In the introduction to her friend the photographer Peter Hujar’s monograph Portraits in Life and Death (1976), Susan Sontag wrote that: “We no longer study the art of dying, a regular discipline and hygiene in older cultures; but all eyes at rest contain that knowledge. The body knows and the camera shows inexorably.” Sontag wrote those lines from a hospital bed while awaiting surgery to remove a malignant tumor from her breast. The surgery was successful, but she would die from cancer a quarter century later, terrified, furious, and absolutely unresolved.

On June 5, 1981 the first clinical report on AIDS was published in the Morbidity and Mortality Weekly Report. In the years that followed, the gay and queer communities and other vulnerable minorities were forced to “study the art of dying,” to construct communities of mourning and activism and develop clusters of “lay-expertise” in pharmaceuticals and their trialing, endocrinology, blood science, and the legal and ethical structures of the medical and death industries. As the art historian and ACT UP New York member Douglas Crimp argued, “AIDS intersects with and requires a critical rethinking of all of culture: of language and representation, science and medicine, health and illness, sex and death, the public and private realms.”11
Douglas Crimp, “Introduction,” October (vol. 43, Winter 1987), 15.
The whole big bag.

Peter Hujar died of complications arising from AIDS in 1987. Every Ocean Hughes (formerly Emily Roysdon, she changed her name to honor her grandmother Enid Hughes, whom she tended to when dying and who loved the sea) has spoken of how David Wojnarowicz’s death portraits of him “opened this door to art and grief and queer culture,” and she has made works that reference and recontextualize both Wojnarowicz (Untitled, David Wojnarowicz Project, 2001–7) and Sontag (A Gay Bar Called Everywhere (With Costumes and No Practice), 2011/2022). Her new single-channel film and installation “One Big Bag,” commissioned jointly by Studio Voltaire in London and the ICA in Los Angeles, and filmed at the Kitchen in New York, carries these histories implicitly, though it rarely refers to the past so directly.

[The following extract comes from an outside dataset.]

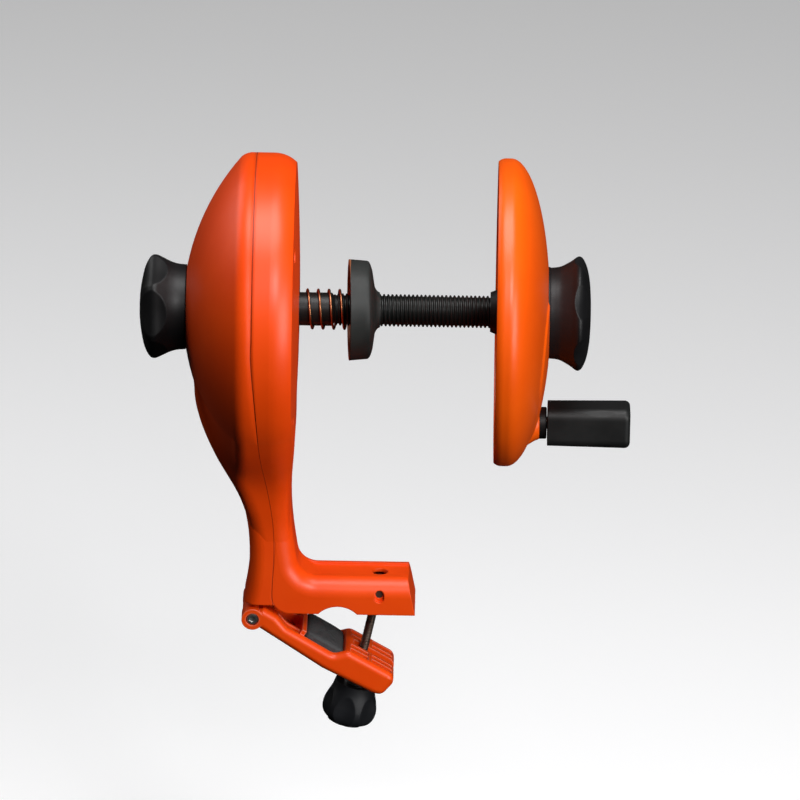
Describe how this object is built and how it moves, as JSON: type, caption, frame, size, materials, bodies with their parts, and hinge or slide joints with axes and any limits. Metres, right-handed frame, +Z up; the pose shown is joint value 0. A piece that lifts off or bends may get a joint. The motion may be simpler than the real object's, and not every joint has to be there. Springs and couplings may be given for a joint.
{
  "type": "fishing line winder",
  "caption": "Hand-cranked line spooling tool with a rod clamp: a spool is held between a sprung cone and a screwed disc, and line is wound under an adjustable drag.",
  "frame": {"origin": "on the spool shaft's axis, at the nose of the spool cone, where the spool's bore begins", "axes": "+X along the spool shaft towards the winder disc and its crank, +Z up, Y across, with +Y away from the viewer of the picture"},
  "size_m": [0.1964, 0.124, 0.2417],
  "materials": {
    "orange_plastic": "satin moulded ABS, soft gloss",
    "clear_orange_plastic": "satin moulded nylon, slightly translucent",
    "black_plastic": "satin moulded nylon",
    "black_shaft": "turned acetal, satin gloss, threaded",
    "black_metal": "blackened steel",
    "grip_plastic": "fine grained nylon",
    "rubber_grey": "moulded rubber",
    "copper_wire": "copper-coloured spring wire",
    "steel": "bright zinc-plated steel",
    "dark_steel": "oiled steel",
    "bronze": "sintered bronze",
    "fibre": "fibre washer"
  },
  "bodies": {
    "housing": {"front_shell": "orange_plastic", "rear_shell": "orange_plastic", "shell_screws": "steel", "front_bush": "bronze", "rear_bush": "bronze", "friction_washer": "fibre", "hinge_pin": "steel", "hinge_nut": "steel", "cross_pin": "steel"},
    "spindle": {"spool_shaft": "black_shaft", "shaft_clip": "steel", "pressure_plate": "steel", "cup_springs": "steel", "spring_seat": "black_metal", "cone_spring": "copper_wire"},
    "drag_pusher": {"thrust_washer": "steel"},
    "drag_knob": {"drag_knob": "black_plastic", "drag_knob_nut": "steel"},
    "cone": {"spool_cone": "black_plastic"},
    "disc": {"winder_disc": "orange_plastic", "disc_back": "orange_plastic", "disc_hub": "black_plastic", "knob_washer": "black_plastic", "crank_pin": "steel", "crank_nut": "steel", "crank_collar": "black_plastic"},
    "clamp_knob": {"clamp_knob": "black_plastic", "clamp_knob_nut": "steel", "knob_clip": "steel"},
    "grip": {"crank_grip": "grip_plastic", "grip_plug": "grip_plastic"},
    "lower_jaw": {"lower_jaw": "clear_orange_plastic", "jaw_pad": "rubber_grey"},
    "bolt": {"swing_bolt": "dark_steel"},
    "jaw_washer": {"jaw_washer": "steel"},
    "jaw_knob": {"jaw_knob": "black_plastic", "jaw_knob_nut": "steel"}
  },
  "joints": [
    {"name": "spool_spin", "type": "hinge", "parent": "housing", "child": "spindle", "pos_m": [0, 0, 0], "axis": [1, 0, 0], "continuous": true},
    {"name": "drag_slide", "type": "slide", "parent": "spindle", "child": "drag_pusher", "axis": [1, 0, 0], "range_m": [-0.0016, 0], "deforming": ["cup_springs"]},
    {"name": "drag_turn", "type": "hinge", "parent": "drag_pusher", "child": "drag_knob", "pos_m": [-0.0832, 0, 0], "axis": [1, 0, 0], "range_deg": [-462, 1]},
    {"name": "cone_slide", "type": "slide", "parent": "spindle", "child": "cone", "axis": [1, 0, 0], "range_m": [-0.0145, 0], "stiffness_N_per_m": 400, "deforming": ["cone_spring"]},
    {"name": "disc_slide", "type": "slide", "parent": "spindle", "child": "disc", "axis": [1, 0, 0], "range_m": [-0.028, 0.06]},
    {"name": "clamp_turn", "type": "hinge", "parent": "disc", "child": "clamp_knob", "pos_m": [0.0668, 0, 0], "axis": [1, 0, 0], "range_deg": [-6115, 13095]},
    {"name": "grip_spin", "type": "hinge", "parent": "disc", "child": "grip", "pos_m": [0.068, 0, -0.0469], "axis": [1, 0, 0], "continuous": true},
    {"name": "jaw_hinge", "type": "hinge", "parent": "housing", "child": "lower_jaw", "pos_m": [-0.0494, 0, -0.12865], "axis": [0, -1, 0], "range_deg": [-5, 20]},
    {"name": "bolt_swing", "type": "hinge", "parent": "housing", "child": "bolt", "pos_m": [0.0016, 0, -0.1173], "axis": [0, -1, 0], "range_deg": [-2.3, 9]},
    {"name": "washer_slide", "type": "slide", "parent": "bolt", "child": "jaw_washer", "axis": [0.2079, 0, 0.9781], "range_m": [-0.0046, 0.0181]},
    {"name": "jaw_knob_turn", "type": "hinge", "parent": "jaw_washer", "child": "jaw_knob", "pos_m": [0.0016, 0, -0.1173], "axis": [0.2079, 0, 0.9781], "range_deg": [-2350, 9300]}
  ],
  "couplings": [
    {"joint": "drag_turn", "follows": "drag_slide", "rad_per_m": 5026.5},
    {"joint": "clamp_turn", "follows": "disc_slide", "rad_per_m": 3808},
    {"joint": "bolt_swing", "follows": "jaw_hinge", "ratio": 0.4465},
    {"joint": "washer_slide", "follows": "jaw_hinge", "m_per_rad": 0.05148},
    {"joint": "jaw_knob_turn", "follows": "jaw_hinge", "ratio": 462.08}
  ]
}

The film stages the words of a young death doula, played here by a compelling Lindsay Rico, as she describes the day-to-day elements of her practice and the materials she uses— which commercially available glue is best for reconnecting flesh after autopsy, the gloves she prefers, tampons for blocking the anus, talcum, make-up, water jug, ceremonial bells, ice for the body, scented oils, and so on. In the film these are hung from the ceiling, corresponding to the height of the part of the corpse to which they would be applied. At the end, Rico cuts them down and places them in the “big bag.” At Studio Voltaire they are hung in the same way. The crossover, or echo, between the film and the installation gestures toward the histories of LGBTQIA+ performance and creativity which the Kitchen and Studio Voltaire share and inherit.

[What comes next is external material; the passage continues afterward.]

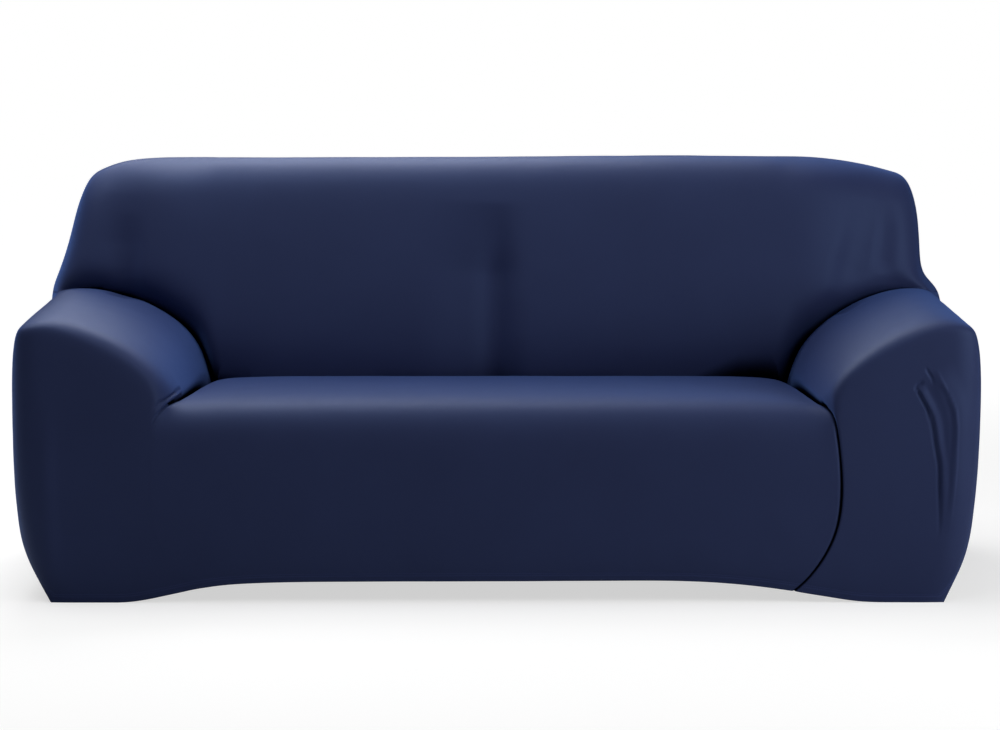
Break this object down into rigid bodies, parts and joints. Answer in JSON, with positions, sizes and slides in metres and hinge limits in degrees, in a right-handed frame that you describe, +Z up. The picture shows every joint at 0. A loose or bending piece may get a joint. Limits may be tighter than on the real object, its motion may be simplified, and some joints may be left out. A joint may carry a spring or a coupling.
{
  "type": "sofa slipcover",
  "caption": "Stretch slipcover drawn over a sofa: hollow fitted cloth shell with cloth tucked in beside the arms and back, a loose pleat on one arm and a drawn-in hem",
  "frame": {"origin": "on the floor, under the centre of the cover's bounding box", "axes": "+X to the right of a viewer who faces the front, +Y from the front to the back, +Z up"},
  "size_m": [2.0362, 0.888, 0.9],
  "materials": {
    "jersey": "matt brushed stretch jersey in dark navy"
  },
  "bodies": {
    "root": {"seat_panel": "jersey", "inside_back_panel": "jersey", "left_arm_panel": "jersey", "right_arm_panel": "jersey", "outside_back_panel": "jersey"}
  },
  "joints": []
}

The doula also describes what she does in terms of the legal side of a death, navigating the death industry, the filling out of forms, ensuring that the deceased’s wishes are met, interceding with the biological family if this is necessary. In the case of queer death, she notes, a family that has been entirely absent from someone’s life often stakes their claim once that person has died, shutting out those who have actually shared the deceased’s life. Part of the doula’s job is to ensure the deceased’s “chosen family are recognized.” Community, she says, is “so important, to hold them in love.”

Listening carefully, making something meaningful, building and honoring alternative models of kinship to the patriarchal, nuclear family that is the source of so much psychic and physical damage: all this is a description of Hughes’s film itself. Via the death doula, it is able to engage in a critical rethinking of, as Crimp said, “all of culture: of language and representation, science and medicine, health and illness, sex and death, the public and private realms.” But it does so with tenderness: with love for a community, for its histories, for the body itself, for life. It is a deeply embodied film, in its treatment of the corpse and sheer appeal to materiality—at one point the doula says that “you can know death only with the senses, the mind can’t understand”—but also in the sense that it embodies its world, its kin, with a kind of tenderness that is unsentimental but deeply committed.

Miguel Gutierrez’s choreography and Rico herself “embody” the film’s intent. Rico thumps her chest, marches around the space, cuts the strings upon which the objects hang with precision, sits with her legs wide, raising her knees and then forcing them violently back upon the floor. Her body is deeply present: its sureness of movement, the tone of her muscle, vividly animated matter. “Embodiment,” writes the poet Lisa Robertson, “is ongoing formal experience, and it’s always political […] The body is my mysterious concept.”22
Laura Broadbent, “The Body Is My Mysterious Concept: Three Questions with Lisa Robertson,” Scapegoat 9 (May 2016), 109.
The lesson of Hughes’s film is that bodies remain political after death, and that critique, love, and tenderness are not mutually exclusive terms. It takes its place within its cherished histories and it reconfigures them.